NxNWs most haunting cut is "Looking for a Bonfire," in which our guy goes
trick-or-treating on Guy Fawkes' Day with a firecracker in his pants and
a thirst for- love? trouble? revenge? In a wonderful jumble of storyline
and erotic metaphor, he starts up a flame but then backs off, too recently
burned. Burping apocalyptic bad humor on "Merrily Up on high," eyeing
a shy guy on "In the Cold Again," Robinson reeks restlessness. But eventually
something seems to take, because the album ends with "Love Comes," Lewis
Furey's rather mournful ode to beating the odds: "Did you ever think you
and me/Would ever end up happy?" The cycle of loving, losing, and loving
again is often treated as tragedy in pop song, but to Robinson it's an
accepted reality. And it's this matter-of-factness that distinguishes
him from such gay romantics as Peter Allen, Sylvester, and David Lasley
- indeed, from romantics of every stripe.

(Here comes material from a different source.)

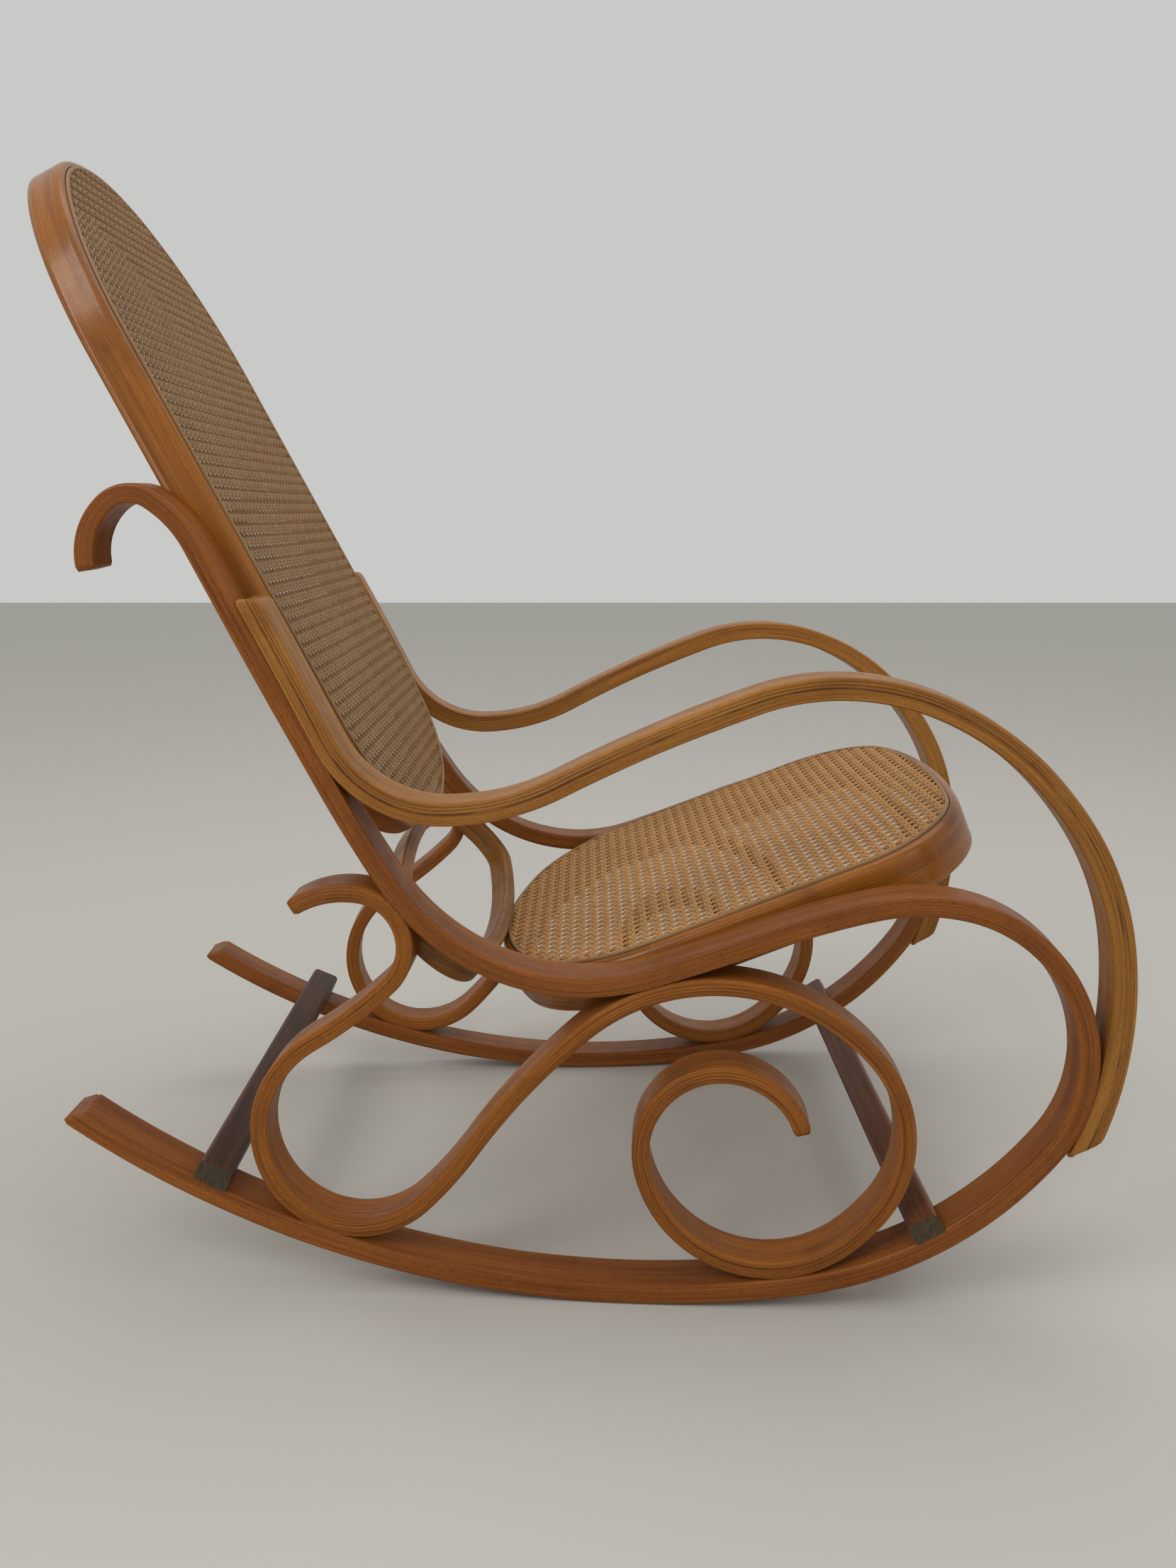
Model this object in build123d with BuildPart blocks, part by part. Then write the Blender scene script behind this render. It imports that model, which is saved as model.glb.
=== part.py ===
from build123d import *
from math import atan2, cos, degrees, radians, sin, sqrt
import os

# Bentwood rocking chair with a woven cane back and seat.
# Millimetres, +Z up, +X to the front of the chair, +Y to its left.
# The origin is on the floor, under the middle of the chair.
# Most places are given in a level frame (x, z) whose origin stands above the floor near the
# middle of the chair. Each side of the chair lies in one plane that toes out to the front.

# --- driving dimensions ---------------------------------------------------------------------
FRAME_X = 43.52              # the level frame's origin, forward of the chair's middle
FRAME_Z = 690.434            # and above the floor, so that the runners just touch it
HALF_WIDTH = 256.0           # outer face of a side, at the level frame's origin
TOE_OUT = 0.06               # how much wider each side gets per unit forward
SPLAY = 0.02                 # and per unit upward
ARRIS = 3.0                  # rounding along the edges of every bent strip

SIDE_WIDTH, SIDE_THICKNESS = 38.0, 17.5
ARM_WIDTH, ARM_THICKNESS = 38.0, 20.3
SCROLL_WIDTH, SCROLL_THICKNESS, SCROLL_INSET = 36.0, 15.4, 1.0

# Bent strips: where the centre line starts, the way it heads in degrees, and its bends as
# (radius, turn in degrees), a positive turn being to the left of the way it runs.
SIDE_START, SIDE_HEADING = (-434.8, -49.2), 104.0
SIDE_BENDS = [
    (59, -62.0), (32, -73.5), (105, -30.5),                           # hook above the arm
    (9500, 1.5), (1120, 4.5), (201, 74.0),                            # back rail into the seat
    (2500, 2.5), (710, -7.5),                                         # seat rail
    (178, -24.0), (129, -86.5), (130, -31.0), (348, -42.0),           # front bulge
    (910, -42.5),                                                     # runner
]
TAIL_BEVEL, TAIL_NIB = 50.0, 5.0              # slanted cut at a runner's rear tip, in degrees

ARM_TOP_CUT = 2.0            # upper end cut level, this far below the start of its centre line
ARM_FOOT_BEVEL = 40.0        # slanted cut at the lower end, from the way it runs, in degrees
ARM_START, ARM_HEADING = (-296.6, -71.6), -61.0
ARM_BENDS = [
    (4100, -2.0), (113, 64.0), (228, 26.5),                           # down the back, then forward
    (1400, -7.5), (213, -42.0), (242, -28.5), (336, -5.0),            # over the front of the arm
    (238, -28.0), (333, -33.0),                                       # down to the front bulge
]

SCROLL_START, SCROLL_HEADING = (-260.5, -344.6), 33.0
SCROLL_BENDS = [
    (87, -41.0), (47, -128.0), (382, -13.0),                          # loop behind the seat
    (107, 30.0), (86, 162.5),                                         # round on to the runner
    (343, 11.0), (610, -14.0),                                        # rising under the seat
    (179, -89.0), (107.5, -82.0), (204, -9.0), (110, -117.0),         # big loop
    (72, -158.0), (60, -22.0),                                        # small end loop
]

# Hoops: a point of the level frame, and the slope of the hoop's local y in degrees. Local y
# runs down the back to its foot, up the seat to its front, and down the brace to the seat.
# Shapes: half width, then for each end its reach and the radii of its middle and its corners.
BACK_ORIGIN, BACK_SLOPE = (-250.2, -135.9), -61.5
BACK_HALF_WIDTH, BACK_DEPTH, BACK_WALL = 199.0, 37.0, 22.0
BACK_FOOT, BACK_TOP = (200.0, 310.0, 120.0), (563.0, 176.0, 250.0)

SEAT_ORIGIN, SEAT_SLOPE = (133.7, -353.9), 20.7
SEAT_HALF_WIDTH, SEAT_DEPTH, SEAT_WALL = 218.0, 43.0, 24.0
SEAT_FRONT, SEAT_REAR = (246.0, 700.0, 120.0), (241.0, 342.0, 142.0)

BRACE_ORIGIN, BRACE_SLOPE = (-140.6, -388.3), -42.0
BRACE_HALF_WIDTH, BRACE_WIDTH, BRACE_THICKNESS = 209.5, 25.0, 15.0
BRACE_END = (71.5, 820.0, 55.5)
BRACE_SCREW_WALL = 193.0     # local x of the brace's inner wall at its screws

NOSE = 7.0                   # rounding of a hoop's outer edge on the cane side
HOOP_ARRIS = 4.0             # rounding of its other edges
RIM = 8.0                    # from a hoop's outer edge to its spline groove
GROOVE_WIDTH, GROOVE_DEPTH = 5.0, 6.0
CANE_THICKNESS, CANE_SKIRT = 2.2, 1.2         # the skirt is folded down into the groove
SPLINE_PROUD, SPLINE_ROUND = 2.6, 1.5         # spline above the hoop, and its rounded edges

# Crossbars: distance along the side members, size along and across the runner.
REAR_BAR_AT, REAR_BAR_SIZE = 2088.0, (31.0, 19.0)
FRONT_BAR_AT, FRONT_BAR_SIZE = 1430.0, (28.0, 18.0)
BAR_HALF_LENGTH = 320.0      # before its ends are cut flush with the sides
BAR_BEDDING = 1.0            # planed off a bar where it sits on the curved runner
BAR_ARRIS, BAR_CROWN = 1.5, 5.0               # rounding of a bar's lower and upper edges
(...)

Almost as exciting as the revolutionary candor of its lyrics is the
peculiar studio sound of NxNW. Recorded in Hamburg with just three musicians-producer/
guitarist Richard Mazda, drummer Steve Laurie, Robinson on bass and keyboards-
the album bristles with battered-machine sound effects, the swooning and
buzzing of sick synthesizers.
This eerie aural environment suggests the built-in dissonance and complicated
wiring of modern romance; it also reminds me of the droogy disco you hear
in gritty British films like Nighthawks and Bloody Kids. And particularly
on a cut like "Bonfire" - with its ominous synthesizer melody, cheesy
organ backbeat, and the incredibly rangy guitar solo that cuts through
the chorus like an excited heartbeat gone wild on the EKG- the disjunctive
interplay of instruments and intentional crudity of the sound perfectly
capture, to my mind, the butch lyricism and sullen masculinity of post-Stonewall
gay culture. So sinister yet so synthetic: all damp denim, flannel biceps,
inscrutable glances.
Glimpses of gayness in pop music usually tend toward camp or coyness or
emotional masochism, but I can't think of anyone who has evoked the day-to-day
life of Everygayman (right down to the mention of Fassbinder and Taxi
Zum Klo) as well as Tom Robinson. Even his most sodden harmonies and private
hieroglyphics draw me in deeper than better-made records I enjoy, like
Marshall Crenshaw or Mirage. I guess it's no big surprise. I take to Tom
Robinson for the same reason you'll find matrimonially inclined rock crits
embracing X, Human Switchboard, and lately Lou Reed on these pages: hey,
Mister, that's me up on the jukebox.